>>>

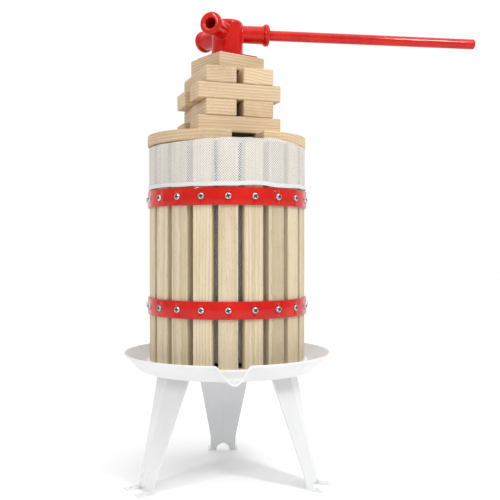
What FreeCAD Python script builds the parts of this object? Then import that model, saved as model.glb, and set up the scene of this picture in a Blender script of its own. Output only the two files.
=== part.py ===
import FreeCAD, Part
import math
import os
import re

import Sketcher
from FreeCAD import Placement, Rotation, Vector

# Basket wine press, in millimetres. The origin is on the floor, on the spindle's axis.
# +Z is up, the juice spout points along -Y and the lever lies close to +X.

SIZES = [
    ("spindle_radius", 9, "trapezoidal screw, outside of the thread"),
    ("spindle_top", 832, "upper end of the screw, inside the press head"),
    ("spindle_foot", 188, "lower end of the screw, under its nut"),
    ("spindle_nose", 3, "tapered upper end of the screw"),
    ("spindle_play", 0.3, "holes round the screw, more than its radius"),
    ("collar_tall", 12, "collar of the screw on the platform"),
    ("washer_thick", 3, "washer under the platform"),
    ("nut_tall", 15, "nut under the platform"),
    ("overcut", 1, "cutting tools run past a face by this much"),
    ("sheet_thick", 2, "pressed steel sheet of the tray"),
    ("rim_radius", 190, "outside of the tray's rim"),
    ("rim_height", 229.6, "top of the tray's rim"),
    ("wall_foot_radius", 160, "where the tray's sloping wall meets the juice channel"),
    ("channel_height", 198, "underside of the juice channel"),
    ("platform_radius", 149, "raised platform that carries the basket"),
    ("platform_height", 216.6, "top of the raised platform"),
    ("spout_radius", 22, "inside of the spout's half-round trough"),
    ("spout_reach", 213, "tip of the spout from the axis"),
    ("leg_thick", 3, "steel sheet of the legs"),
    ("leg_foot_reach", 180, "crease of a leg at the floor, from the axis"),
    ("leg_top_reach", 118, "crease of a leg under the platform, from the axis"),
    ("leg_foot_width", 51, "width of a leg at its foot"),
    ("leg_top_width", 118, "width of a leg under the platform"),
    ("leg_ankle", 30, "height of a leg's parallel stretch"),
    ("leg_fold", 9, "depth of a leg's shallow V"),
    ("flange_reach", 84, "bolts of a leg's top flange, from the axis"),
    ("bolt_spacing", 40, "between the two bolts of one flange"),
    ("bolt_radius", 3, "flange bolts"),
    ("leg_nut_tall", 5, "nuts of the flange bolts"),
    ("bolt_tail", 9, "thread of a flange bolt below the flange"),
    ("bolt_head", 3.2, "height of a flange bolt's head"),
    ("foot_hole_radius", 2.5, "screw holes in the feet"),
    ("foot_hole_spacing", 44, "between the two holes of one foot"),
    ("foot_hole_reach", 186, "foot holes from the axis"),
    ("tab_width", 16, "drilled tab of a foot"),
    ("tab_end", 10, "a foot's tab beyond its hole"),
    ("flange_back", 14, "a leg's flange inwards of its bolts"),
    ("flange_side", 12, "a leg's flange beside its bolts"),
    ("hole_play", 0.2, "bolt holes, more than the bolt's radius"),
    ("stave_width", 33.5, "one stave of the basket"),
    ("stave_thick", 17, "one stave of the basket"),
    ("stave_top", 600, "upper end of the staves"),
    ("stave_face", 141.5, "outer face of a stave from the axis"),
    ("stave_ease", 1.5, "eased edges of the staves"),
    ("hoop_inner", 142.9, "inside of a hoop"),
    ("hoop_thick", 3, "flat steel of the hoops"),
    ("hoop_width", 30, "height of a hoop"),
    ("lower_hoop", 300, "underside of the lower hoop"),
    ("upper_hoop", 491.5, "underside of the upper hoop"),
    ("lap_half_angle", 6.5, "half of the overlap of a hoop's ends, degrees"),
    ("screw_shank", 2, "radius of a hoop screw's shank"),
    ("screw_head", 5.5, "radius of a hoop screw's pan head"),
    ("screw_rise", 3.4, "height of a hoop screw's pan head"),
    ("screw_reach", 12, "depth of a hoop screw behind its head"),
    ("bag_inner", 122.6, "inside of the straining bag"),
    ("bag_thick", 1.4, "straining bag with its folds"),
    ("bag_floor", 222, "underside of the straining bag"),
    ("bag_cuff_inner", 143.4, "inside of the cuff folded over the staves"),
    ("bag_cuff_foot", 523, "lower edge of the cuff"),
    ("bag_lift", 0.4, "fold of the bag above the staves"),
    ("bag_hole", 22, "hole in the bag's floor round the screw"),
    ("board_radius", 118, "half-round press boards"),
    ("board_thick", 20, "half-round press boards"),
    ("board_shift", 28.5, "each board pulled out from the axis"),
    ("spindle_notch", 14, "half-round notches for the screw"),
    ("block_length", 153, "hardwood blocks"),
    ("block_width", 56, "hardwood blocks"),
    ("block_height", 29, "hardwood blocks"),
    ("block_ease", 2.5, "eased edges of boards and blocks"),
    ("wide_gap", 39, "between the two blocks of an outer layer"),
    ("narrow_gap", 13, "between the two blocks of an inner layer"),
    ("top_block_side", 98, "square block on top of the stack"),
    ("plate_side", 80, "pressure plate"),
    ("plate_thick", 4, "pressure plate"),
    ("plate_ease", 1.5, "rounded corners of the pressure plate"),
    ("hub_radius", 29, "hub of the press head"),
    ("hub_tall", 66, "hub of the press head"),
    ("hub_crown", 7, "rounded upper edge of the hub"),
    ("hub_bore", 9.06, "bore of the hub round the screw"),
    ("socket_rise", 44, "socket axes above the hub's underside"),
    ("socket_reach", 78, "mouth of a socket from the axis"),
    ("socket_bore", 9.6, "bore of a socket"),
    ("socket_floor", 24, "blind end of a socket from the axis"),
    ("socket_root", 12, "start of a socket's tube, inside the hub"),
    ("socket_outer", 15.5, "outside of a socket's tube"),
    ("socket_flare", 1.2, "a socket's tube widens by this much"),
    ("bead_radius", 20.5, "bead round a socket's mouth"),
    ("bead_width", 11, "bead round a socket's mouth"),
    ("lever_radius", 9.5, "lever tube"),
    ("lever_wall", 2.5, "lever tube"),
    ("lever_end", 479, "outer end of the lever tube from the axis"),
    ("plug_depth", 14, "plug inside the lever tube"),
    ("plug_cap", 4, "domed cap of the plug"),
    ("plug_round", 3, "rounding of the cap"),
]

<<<

SET PROBLEM.
Looking at the data above, show all lines where the word "this" occurs.

EXPECTED OUTPUT.
What FreeCAD Python script builds the parts of this object? Then import that model, saved as model.glb, and set up the scene of this picture in a Blender script of its own. Output only the two files.
    ("overcut", 1, "cutting tools run past a face by this much"),
    ("socket_flare", 1.2, "a socket's tube widens by this much"),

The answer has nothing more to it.